Instructions for the task
Look at the entries below and reproduce them exactly.

* START *

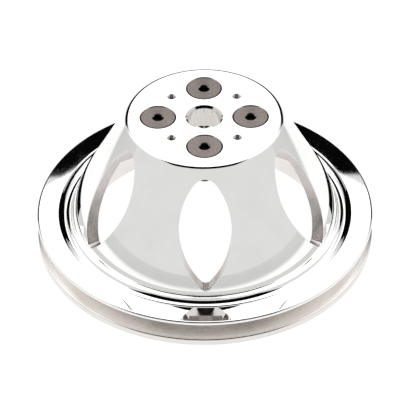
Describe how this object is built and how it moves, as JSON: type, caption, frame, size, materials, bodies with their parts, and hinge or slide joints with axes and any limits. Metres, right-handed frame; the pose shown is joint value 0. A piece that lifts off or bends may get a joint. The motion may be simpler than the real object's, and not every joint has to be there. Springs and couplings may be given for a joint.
{
  "type": "v-belt pulley",
  "caption": "Polished billet V-belt pulley with a windowed bell-shaped hub, a grooved rim and countersunk mounting screws.",
  "frame": {"origin": "centre of the rear face of the rim, on the pulley's axis", "axes": "+Z along the axis, towards the nose face; -Y towards the front window"},
  "size_m": [0.165, 0.165, 0.073],
  "materials": {
    "polished_aluminium": "mirror-polished billet aluminium, with the belt groove and the window walls left as machined",
    "screw_steel": "turned alloy steel with a warm grey finish"
  },
  "bodies": {
    "pulley": {"pulley_body": "polished_aluminium"},
    "front_screw": {"screw_front": "screw_steel"},
    "right_screw": {"screw_right": "screw_steel"},
    "rear_screw": {"screw_rear": "screw_steel"},
    "left_screw": {"screw_left": "screw_steel"}
  },
  "joints": [
    {"name": "front_screw_lift", "type": "slide", "parent": "pulley", "child": "front_screw", "axis": [0, 0, 1], "range_m": [0, 0.025]},
    {"name": "right_screw_lift", "type": "slide", "parent": "pulley", "child": "right_screw", "axis": [0, 0, 1], "range_m": [0, 0.025]},
    {"name": "rear_screw_lift", "type": "slide", "parent": "pulley", "child": "rear_screw", "axis": [0, 0, 1], "range_m": [0, 0.025]},
    {"name": "left_screw_lift", "type": "slide", "parent": "pulley", "child": "left_screw", "axis": [0, 0, 1], "range_m": [0, 0.025]}
  ]
}
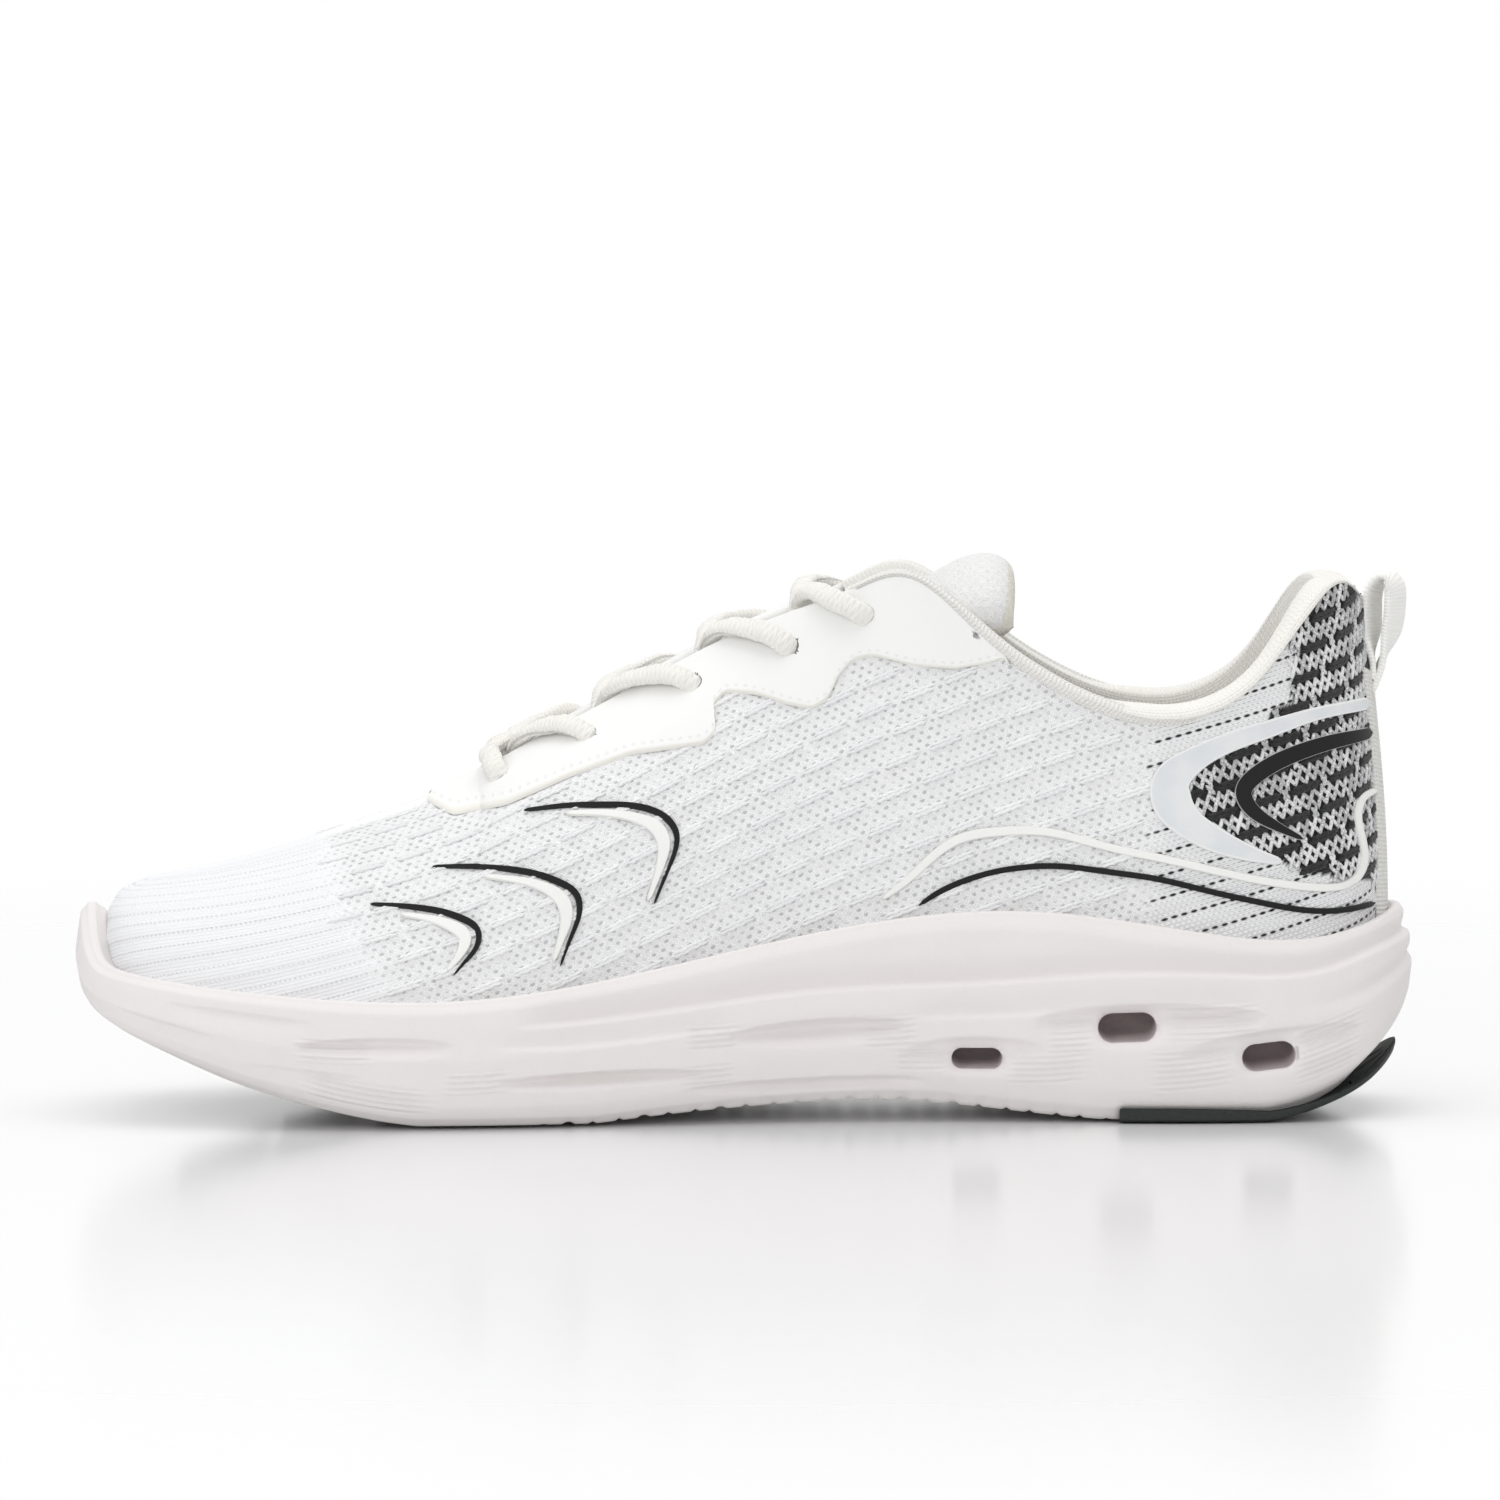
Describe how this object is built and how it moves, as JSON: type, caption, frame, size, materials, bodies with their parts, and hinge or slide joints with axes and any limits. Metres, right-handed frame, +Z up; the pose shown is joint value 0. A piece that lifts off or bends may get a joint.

* END *

Final result
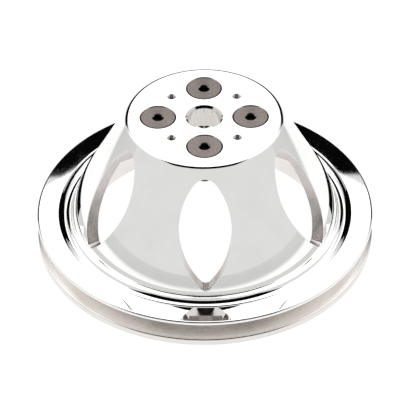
Describe how this object is built and how it moves, as JSON: type, caption, frame, size, materials, bodies with their parts, and hinge or slide joints with axes and any limits. Metres, right-handed frame; the pose shown is joint value 0. A piece that lifts off or bends may get a joint. The motion may be simpler than the real object's, and not every joint has to be there. Springs and couplings may be given for a joint.
{
  "type": "v-belt pulley",
  "caption": "Polished billet V-belt pulley with a windowed bell-shaped hub, a grooved rim and countersunk mounting screws.",
  "frame": {"origin": "centre of the rear face of the rim, on the pulley's axis", "axes": "+Z along the axis, towards the nose face; -Y towards the front window"},
  "size_m": [0.165, 0.165, 0.073],
  "materials": {
    "polished_aluminium": "mirror-polished billet aluminium, with the belt groove and the window walls left as machined",
    "screw_steel": "turned alloy steel with a warm grey finish"
  },
  "bodies": {
    "pulley": {"pulley_body": "polished_aluminium"},
    "front_screw": {"screw_front": "screw_steel"},
    "right_screw": {"screw_right": "screw_steel"},
    "rear_screw": {"screw_rear": "screw_steel"},
    "left_screw": {"screw_left": "screw_steel"}
  },
  "joints": [
    {"name": "front_screw_lift", "type": "slide", "parent": "pulley", "child": "front_screw", "axis": [0, 0, 1], "range_m": [0, 0.025]},
    {"name": "right_screw_lift", "type": "slide", "parent": "pulley", "child": "right_screw", "axis": [0, 0, 1], "range_m": [0, 0.025]},
    {"name": "rear_screw_lift", "type": "slide", "parent": "pulley", "child": "rear_screw", "axis": [0, 0, 1], "range_m": [0, 0.025]},
    {"name": "left_screw_lift", "type": "slide", "parent": "pulley", "child": "left_screw", "axis": [0, 0, 1], "range_m": [0, 0.025]}
  ]
}
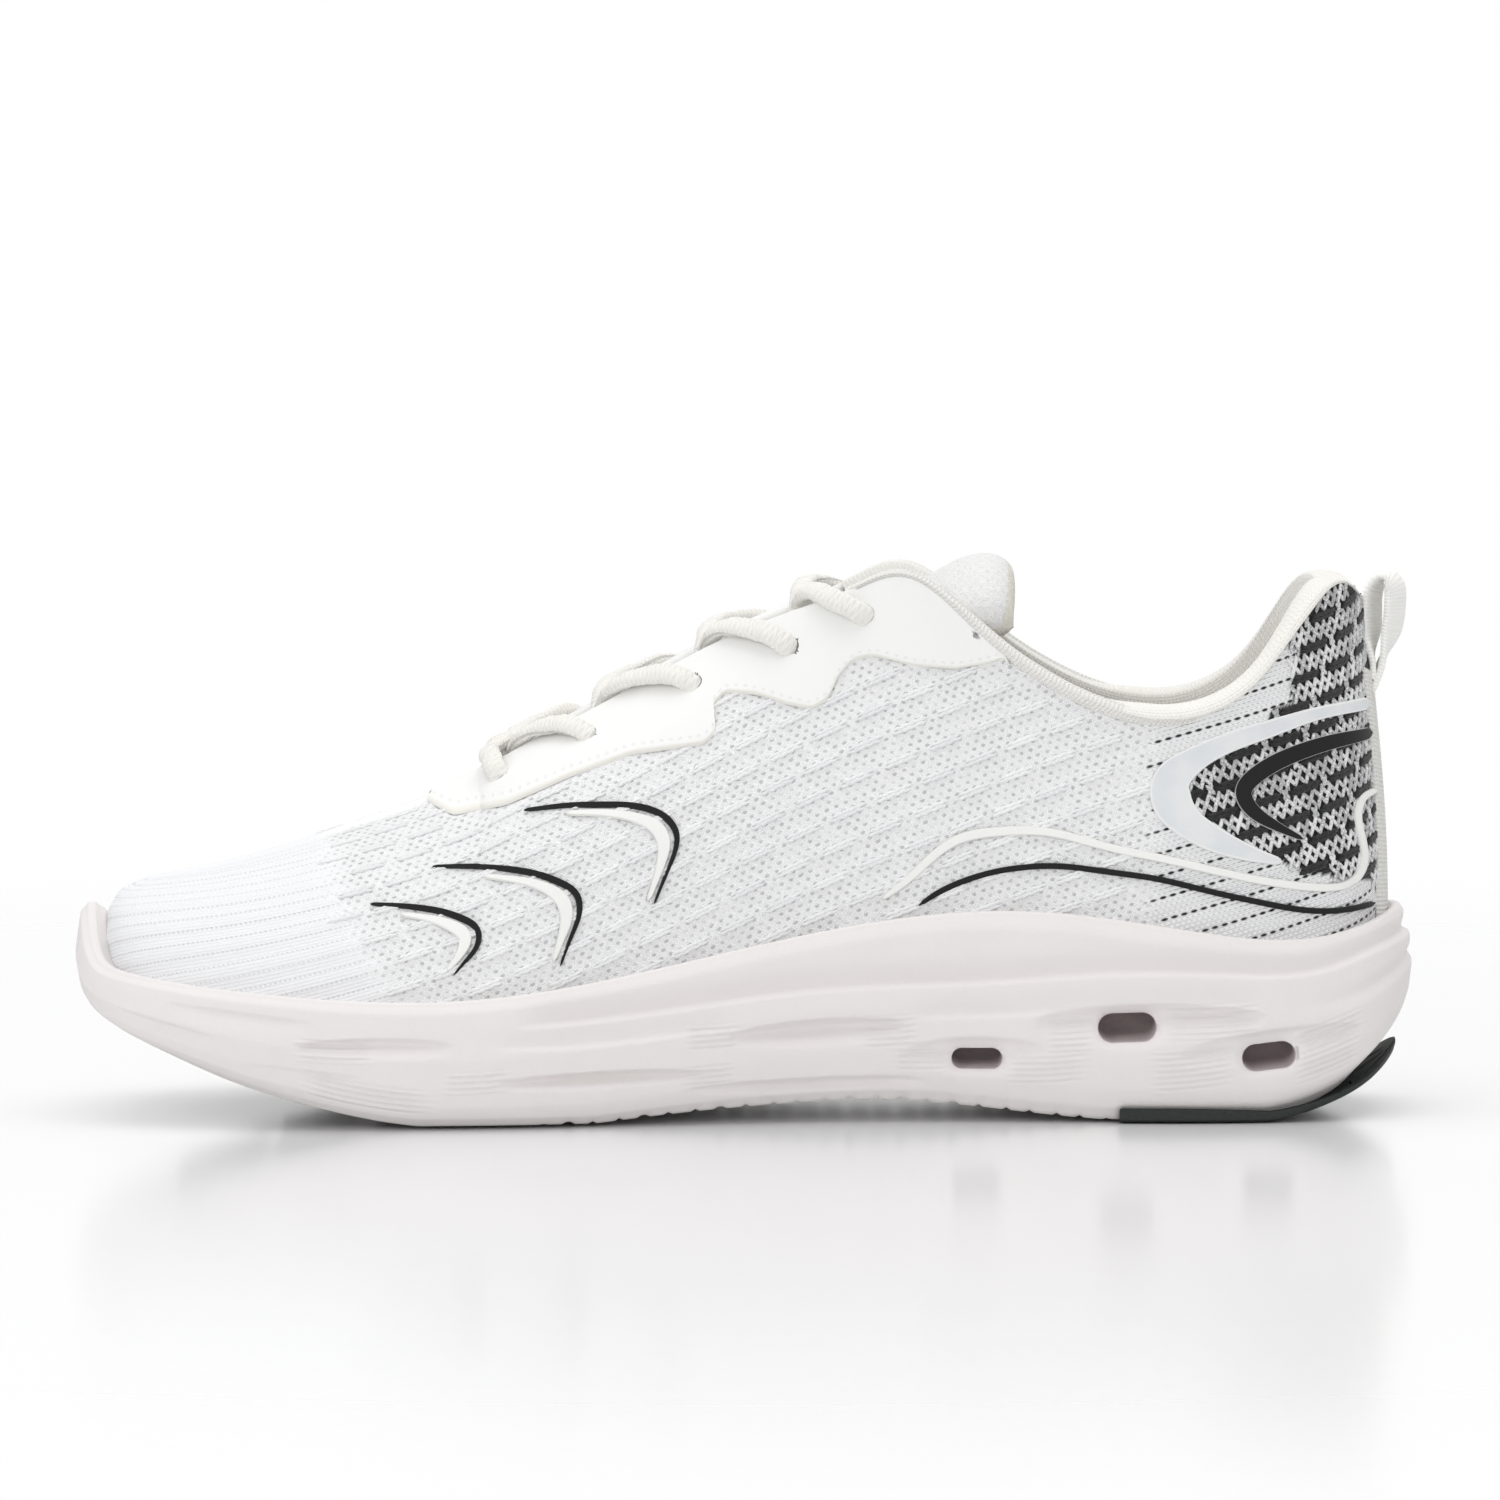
Describe how this object is built and how it moves, as JSON: type, caption, frame, size, materials, bodies with their parts, and hinge or slide joints with axes and any limits. Metres, right-handed frame, +Z up; the pose shown is joint value 0. A piece that lifts off or bends may get a joint.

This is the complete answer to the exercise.